Countries with significant dollar-denominated debt, such as Brazil, India, and Turkey, are closely monitoring the Fed’s communications to manage risks. Central banks may intervene in forex markets, adjust reserve compositions, or implement capital controls to stabilize local currencies. These measures are increasingly necessary as dollar strength creates additional pressure on emerging market economies with heavy reliance on USD financing.

Corporate Impact

Dollar strength affects corporate strategy across multiple dimensions. Multinational corporations must evaluate hedging strategies, currency risk exposure, and pricing policies. U.S.-based firms with substantial foreign revenue may experience lower translated earnings, while international firms importing U.S. goods face higher costs.

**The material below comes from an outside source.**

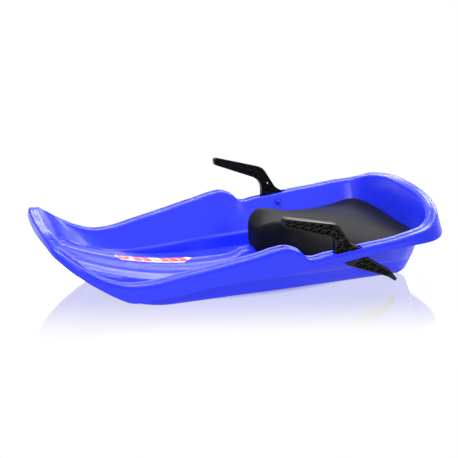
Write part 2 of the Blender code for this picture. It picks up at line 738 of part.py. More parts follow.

Treasury teams are monitoring DXY trends closely to optimize cash management, while procurement teams adjust sourcing strategies to mitigate the impact of stronger USD.

Outlook

Analysts expect the dollar to remain resilient as long as the Fed maintains its current stance and other major central banks adopt neutral or accommodative policies. Scenario analysis suggests:

  • Continued Dollar Strength: If U.S. inflation moderates slowly and the Fed maintains high rates, the DXY could reach new highs.
  • Short-Term Volatility: Unexpected inflation spikes or economic shocks could trigger temporary pullbacks in the dollar.
  • Emerging Market Adjustments: Countries may accelerate de-dollarization efforts, using alternative currencies or digital financial tools for cross-border trade.

Investors must balance potential returns against currency risks, adjusting portfolio allocations accordingly. Corporate strategy and capital flow management are increasingly crucial in this environment of prolonged dollar strength.